It’s another dog whistle… I keep hearing that. Dog whistles seem to be everywhere.
So I went to the pet store and bought the biggest dog whistle I could find. I was after the real big dogs.
Once I got it out of the packaging. I tried to read the instructions. My problem is I don’t read or speak Chinese or Spanish. I carefully placed the instruction sheet in my recycle container and began to fiddle with the whistle. Not much to it as far as adjustments or controls. Seemed pretty obvious you simple give it a blow and the sounds should drive dogs and MSNBC hosts crazy.
I pressed my beak against the end and gave it a blow….
Nothing happened. Couldn’t hear anything accept the sputter of my saliva and my panting trying to catch my breathe again.
I looked around, not a dog or new host in sight. Maybe I had it backwards? Wouldn’t be the first time I got things wrong. I flipped it around and tried again. Again, nothing at all. In fact, I could tell no air was passing through it at all. I had it right the first time. It was really slippery now covered in my spit. I flipped it around and held it to my beak and took a huge breath. As I did, it slipped out of my fingers and I sucked it down my throat! Oh My!!!

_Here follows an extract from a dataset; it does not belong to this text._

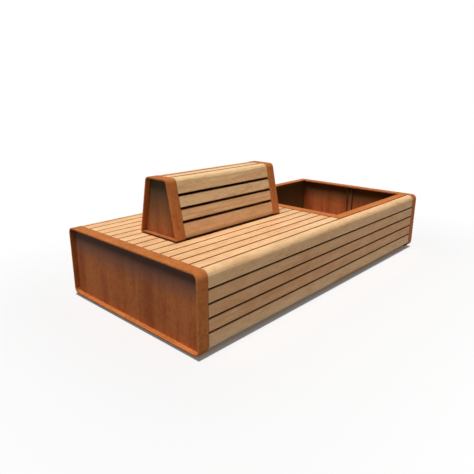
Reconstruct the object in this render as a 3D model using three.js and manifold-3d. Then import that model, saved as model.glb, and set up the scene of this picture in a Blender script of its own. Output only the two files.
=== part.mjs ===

I tried to call out but nothing could be heard accept a very high pitched sound. It must be working now! I blew and blew hoping someone could help. Two Dachshunds and a Cocker Spaniel showed up.
What to do, what to do, I asked myself.
I called my doctor’s office. After I drilled down that I wanted to hear their options in English, I finally got someone. I softly whispered, like Joe does when he says ‘pay your fair share’ at his speeches, “I keep chocking on a dog whistle”.
There was a noticeable pause in their reply. Finally, she said, “You need to call your congressional representative, this is a doctors office”.